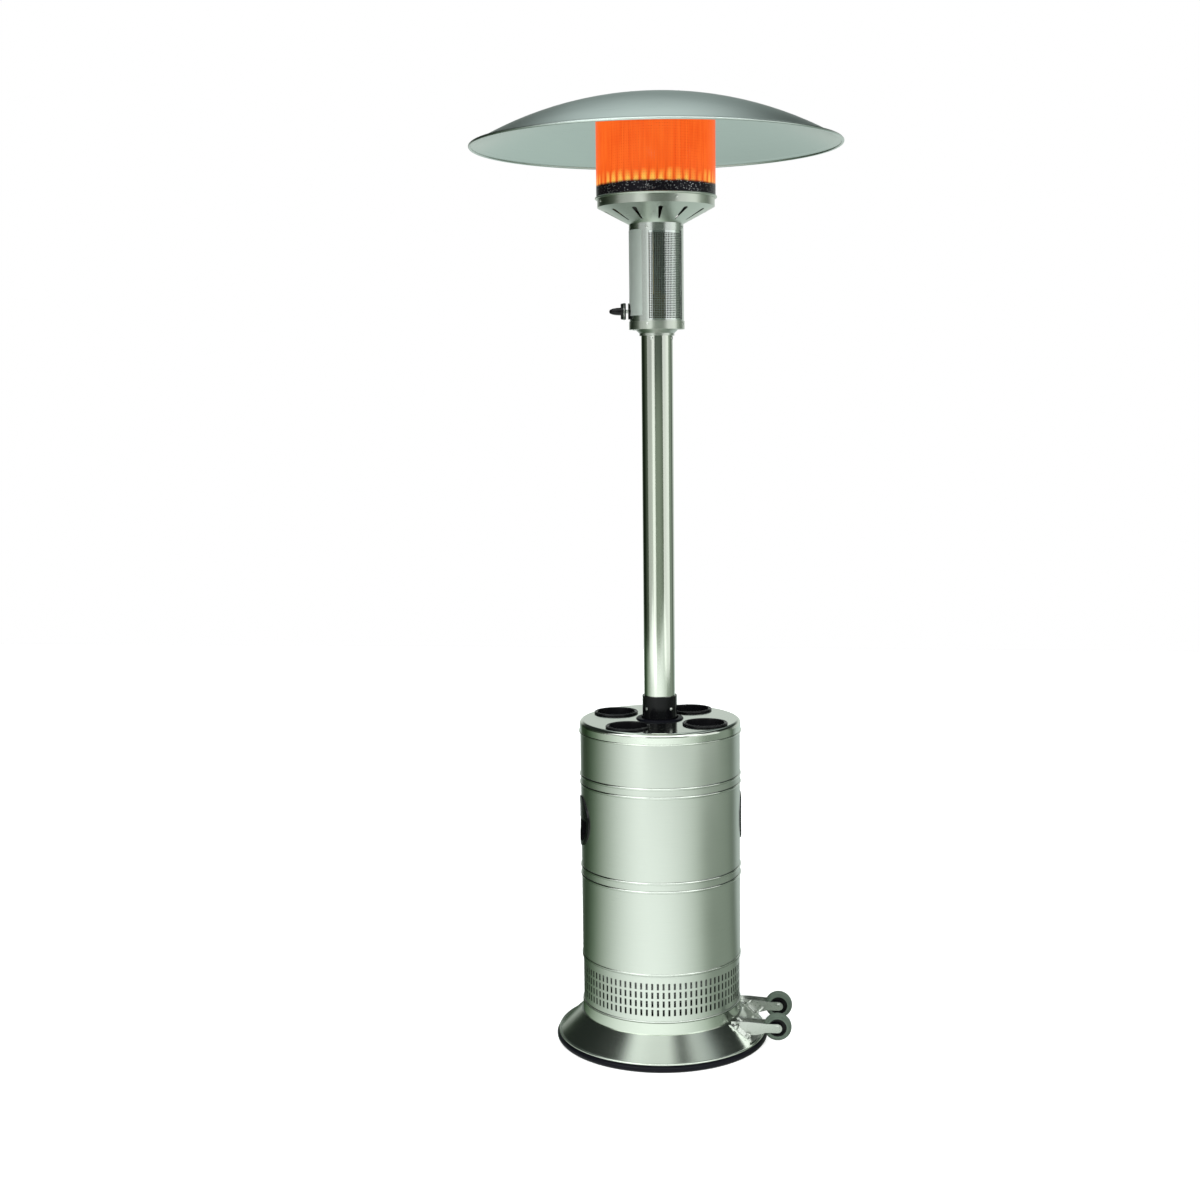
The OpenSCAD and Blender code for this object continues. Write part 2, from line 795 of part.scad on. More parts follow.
// Grey rubber tyre with a rounded tread and a shallow groove on each wall
module tyre(side) {
    color([0.33, 0.38, 0.33]) translate([wheel_x, side * wheel_y, wheel_z]) rotate([90, 0, 0]) rotate_extrude()
        difference() {
            intersection() {
                translate([tyre_in, -wheel_w / 2]) square([wheel_r - tyre_in, wheel_w]);
                translate([wheel_r - tread_ball, 0]) circle(r = tread_ball, $fn = 64);
            }
            for (wall = [-1, 1])
                translate([wheel_r - tyre_groove[0], wall * wheel_w / 2]) circle(r = tyre_groove[1], $fn = 24);
        }
}

// Black hub with a dished web and a bored boss
module hub(side) {
    half = wheel_w / 2;
    color([0.05, 0.05, 0.055]) translate([wheel_x, side * wheel_y, wheel_z]) rotate([90, 0, 0])
        rotate_extrude() polygon([
            [axle_r + play, -half - hub_out], [hub_boss_r, -half - hub_out], [hub_boss_r + 1, -hub_web],
            [tyre_in - hub_rim_w - 1, -hub_web], [tyre_in - hub_rim_w, -half + hub_dish], [tyre_in, -half + hub_dish],
            [tyre_in, half - hub_dish], [tyre_in - hub_rim_w, half - hub_dish], [tyre_in - hub_rim_w - 1, hub_web],
            [hub_boss_r + 1, hub_web], [hub_boss_r, half + hub_out], [axle_r + play, half + hub_out]
        ]);
}

// Middle radius of a rib's arc, from its width and how far it stands out
rib_ball = (rib_w * rib_w / 4 + rib_out * rib_out) / (2 * rib_out);

// Cover shell: a thin drum with two pairs of swaged ribs, a rolled hem and two holes
module cover_shell() {
    ribs = [rib_high - rib_gap / 2, rib_high + rib_gap / 2, rib_low - rib_gap / 2, rib_low + rib_gap / 2];
    color([0.72, 0.76, 0.7]) difference() {
        rotate_extrude($fn = 180) difference() {
            union() {
                translate([cover_r - cover_t, shell_z]) square([cover_t, cover_h + lid_h - lid_corner]);
                translate([cover_r - cover_t, shell_z]) square([cover_t + hem_out - over, hem_h]);
                translate([cover_r + hem_out - hem_bead, shell_z + hem_h / 2]) circle(r = hem_bead, $fn = 32);
                for (z = ribs) intersection() {
                    translate([cover_r + rib_out - rib_ball, shell_z + z]) circle(r = rib_ball, $fn = 64);
                    translate([cover_r - cover_t, shell_z + z - rib_w]) square([rib_w, 2 * rib_w]);
                }
            }
            for (z = ribs) translate([cover_r + rib_out - rib_ball, shell_z + z])
                circle(r = rib_ball - cover_t, $fn = 64);
            translate([cover_r - cover_t - hem_h, shell_z - over]) square([hem_h, hem_h + 2 * over]);
        }
        for (i = [0, 1]) pointing(cover_turn + i * 180, grip_mid)
            cylinder(r = grip_well_r + grip_wall, h = 2 * cover_r);
    }
}

// Lid: a flat top with a rounded corner, an upright edge and a bead, and five holes
module cover_lid() {
    corner = [lid_r - lid_corner, lid_top - lid_corner];
    color([0.78, 0.8, 0.76]) difference() {
        rotate_extrude($fn = 180) {
            translate([0, lid_top - lid_t]) square([corner[0], lid_t]);
            translate([lid_r - lid_t, shell_top]) square([lid_t, corner[1] - shell_top]);
            intersection() {
                translate(corner) difference() {
                    circle(r = lid_corner, $fn = 64);
                    circle(r = lid_corner - lid_t, $fn = 64);
                }
                translate(corner) square([lid_corner + over, lid_corner + over]);
            }
            intersection() {
                translate([lid_r - lid_t / 3, shell_top + lid_bead]) circle(r = lid_bead, $fn = 32);
                translate([lid_r - lid_t, shell_top]) square([2 * lid_bead + over, 2 * lid_bead + over]);
            }
        }
        translate([0, 0, lid_top - lid_t - over]) {
            cylinder(r = grommet_r + lid_hole_edge, h = lid_t + 2 * over);
            around(4, cup_reach, cup_turn, 0) cylinder(r = cup_r + cup_t + lid_cup_fit, h = lid_t + 2 * over);
        }
    }
}

// Rubber ring in the lid's middle hole, round the socket
module lid_grommet() {
    under = lid_top - lid_t;
    edge = grommet_r + lid_hole_edge;
    rim = grommet_r + grommet_w;
    color([0.05, 0.05, 0.055]) rotate_extrude() polygon([
        [grommet_r, under - grommet_low], [grommet_r + grommet_lip, under - grommet_low],
        [grommet_r + grommet_lip, under], [edge, under], [edge, lid_top], [rim, lid_top],
        [rim, lid_top + 0.25 * grommet_top], [rim - 2, lid_top + 0.8 * grommet_top],
        [grommet_r + 2, lid_top + grommet_top], [grommet_r, lid_top + 0.65 * grommet_top]
    ]);
}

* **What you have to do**
Quote the entire listing above exactly.

* **Task result**
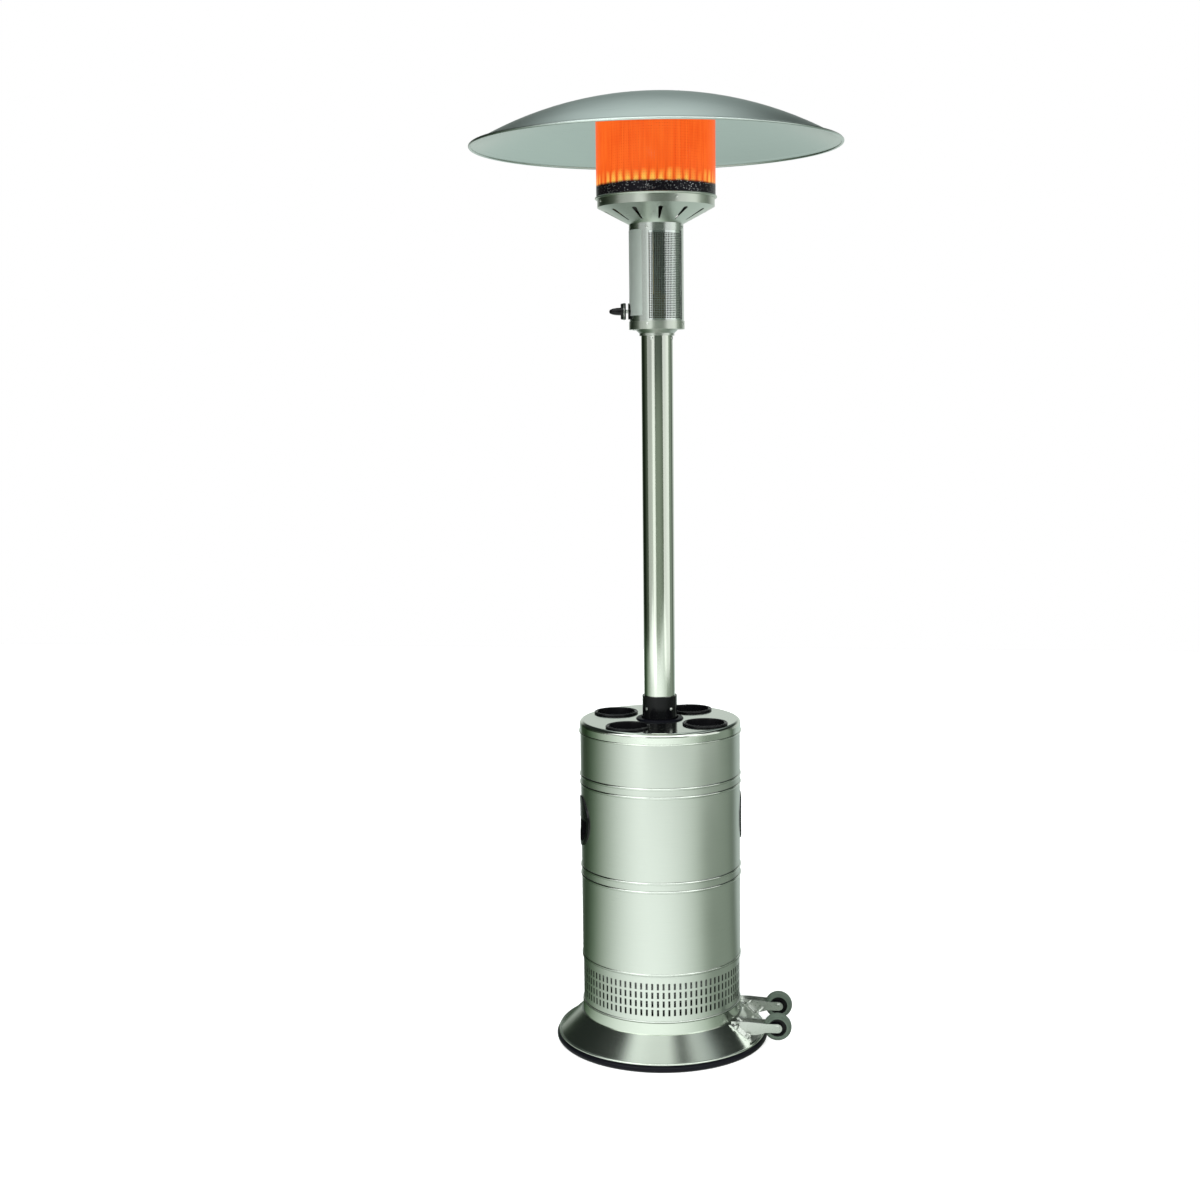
The OpenSCAD and Blender code for this object continues. Write part 2, from line 795 of part.scad on. More parts follow.
// Grey rubber tyre with a rounded tread and a shallow groove on each wall
module tyre(side) {
    color([0.33, 0.38, 0.33]) translate([wheel_x, side * wheel_y, wheel_z]) rotate([90, 0, 0]) rotate_extrude()
        difference() {
            intersection() {
                translate([tyre_in, -wheel_w / 2]) square([wheel_r - tyre_in, wheel_w]);
                translate([wheel_r - tread_ball, 0]) circle(r = tread_ball, $fn = 64);
            }
            for (wall = [-1, 1])
                translate([wheel_r - tyre_groove[0], wall * wheel_w / 2]) circle(r = tyre_groove[1], $fn = 24);
        }
}

// Black hub with a dished web and a bored boss
module hub(side) {
    half = wheel_w / 2;
    color([0.05, 0.05, 0.055]) translate([wheel_x, side * wheel_y, wheel_z]) rotate([90, 0, 0])
        rotate_extrude() polygon([
            [axle_r + play, -half - hub_out], [hub_boss_r, -half - hub_out], [hub_boss_r + 1, -hub_web],
            [tyre_in - hub_rim_w - 1, -hub_web], [tyre_in - hub_rim_w, -half + hub_dish], [tyre_in, -half + hub_dish],
            [tyre_in, half - hub_dish], [tyre_in - hub_rim_w, half - hub_dish], [tyre_in - hub_rim_w - 1, hub_web],
            [hub_boss_r + 1, hub_web], [hub_boss_r, half + hub_out], [axle_r + play, half + hub_out]
        ]);
}

// Middle radius of a rib's arc, from its width and how far it stands out
rib_ball = (rib_w * rib_w / 4 + rib_out * rib_out) / (2 * rib_out);

// Cover shell: a thin drum with two pairs of swaged ribs, a rolled hem and two holes
module cover_shell() {
    ribs = [rib_high - rib_gap / 2, rib_high + rib_gap / 2, rib_low - rib_gap / 2, rib_low + rib_gap / 2];
    color([0.72, 0.76, 0.7]) difference() {
        rotate_extrude($fn = 180) difference() {
            union() {
                translate([cover_r - cover_t, shell_z]) square([cover_t, cover_h + lid_h - lid_corner]);
                translate([cover_r - cover_t, shell_z]) square([cover_t + hem_out - over, hem_h]);
                translate([cover_r + hem_out - hem_bead, shell_z + hem_h / 2]) circle(r = hem_bead, $fn = 32);
                for (z = ribs) intersection() {
                    translate([cover_r + rib_out - rib_ball, shell_z + z]) circle(r = rib_ball, $fn = 64);
                    translate([cover_r - cover_t, shell_z + z - rib_w]) square([rib_w, 2 * rib_w]);
                }
            }
            for (z = ribs) translate([cover_r + rib_out - rib_ball, shell_z + z])
                circle(r = rib_ball - cover_t, $fn = 64);
            translate([cover_r - cover_t - hem_h, shell_z - over]) square([hem_h, hem_h + 2 * over]);
        }
        for (i = [0, 1]) pointing(cover_turn + i * 180, grip_mid)
            cylinder(r = grip_well_r + grip_wall, h = 2 * cover_r);
    }
}

// Lid: a flat top with a rounded corner, an upright edge and a bead, and five holes
module cover_lid() {
    corner = [lid_r - lid_corner, lid_top - lid_corner];
    color([0.78, 0.8, 0.76]) difference() {
        rotate_extrude($fn = 180) {
            translate([0, lid_top - lid_t]) square([corner[0], lid_t]);
            translate([lid_r - lid_t, shell_top]) square([lid_t, corner[1] - shell_top]);
            intersection() {
                translate(corner) difference() {
                    circle(r = lid_corner, $fn = 64);
                    circle(r = lid_corner - lid_t, $fn = 64);
                }
                translate(corner) square([lid_corner + over, lid_corner + over]);
            }
            intersection() {
                translate([lid_r - lid_t / 3, shell_top + lid_bead]) circle(r = lid_bead, $fn = 32);
                translate([lid_r - lid_t, shell_top]) square([2 * lid_bead + over, 2 * lid_bead + over]);
            }
        }
        translate([0, 0, lid_top - lid_t - over]) {
            cylinder(r = grommet_r + lid_hole_edge, h = lid_t + 2 * over);
            around(4, cup_reach, cup_turn, 0) cylinder(r = cup_r + cup_t + lid_cup_fit, h = lid_t + 2 * over);
        }
    }
}

// Rubber ring in the lid's middle hole, round the socket
module lid_grommet() {
    under = lid_top - lid_t;
    edge = grommet_r + lid_hole_edge;
    rim = grommet_r + grommet_w;
    color([0.05, 0.05, 0.055]) rotate_extrude() polygon([
        [grommet_r, under - grommet_low], [grommet_r + grommet_lip, under - grommet_low],
        [grommet_r + grommet_lip, under], [edge, under], [edge, lid_top], [rim, lid_top],
        [rim, lid_top + 0.25 * grommet_top], [rim - 2, lid_top + 0.8 * grommet_top],
        [grommet_r + 2, lid_top + grommet_top], [grommet_r, lid_top + 0.65 * grommet_top]
    ]);
}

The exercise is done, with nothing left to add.